Rape is not politicized as much as it becomes a political football thrown around not to ensure justice for the victim or safety for women but to push each side's political agenda. At the protest outside Churchgate station in Mumbai, where Firstpost's Arlene Chang was present, BJP supporters spent most of their energy shouting "Sonia jiski mummy hai, Woh sarkar nikami hai!" (The party that Sonia is mother to, is useless).



So Smriti Irani rattles off statistics to claim Congress-ruled states as hotbeds of rape and violence against women neatly omitting BJP-ruled Madhya Pradesh from her roll call of shame, leading the Congress' Vijaylaxmi Sadho to cry foul. The Shiv Sena uses it as an excuse to ratchet up its diatribe against "outsiders" aka Bangladeshi immigrants even though the police commissioner has said all five accused are "locals born in Mumbai." No matter, now we can read dark undertones into the fact that the first suspect detained is Mohammad Abdul. As Kavita Krishnan tweets "If #Abdul rapes, doesnt make all Muslims rapists. Just as if #Asaram rapes doesnt make all Hindus rapists."



Perhaps given the makeup of our political class it's hardly suprising they seem to have such a difficult time grasping the problem.
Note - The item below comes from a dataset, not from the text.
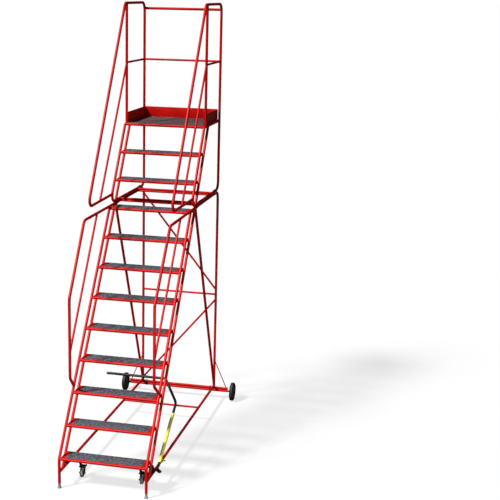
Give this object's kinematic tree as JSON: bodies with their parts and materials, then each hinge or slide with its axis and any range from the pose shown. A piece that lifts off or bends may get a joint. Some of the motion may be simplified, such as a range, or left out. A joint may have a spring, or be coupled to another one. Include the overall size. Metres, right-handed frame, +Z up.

As women's activist Santasree Chaudhuri commented "Here we find the victims are treated like criminals. And criminals are socially included and accepted in the political field."



Our politicians should pay attention to what Suzette Jordan, the survivor of the Park Street gang rape had to say about politicization. Incidentally, the main accused in her case, is still on the lam 15 months after the crime. A women's activist on Bengali television said he had been spotted in a hotel in Mumbai but he was not nabbed. As politicians turned her case into a political football, Jordan said "When a rapist is raping he does not ask which political party you belong to. And believe me the girl is definitely not interested in what party the rapist belongs to." Or his immigration status. Or religion for that matter.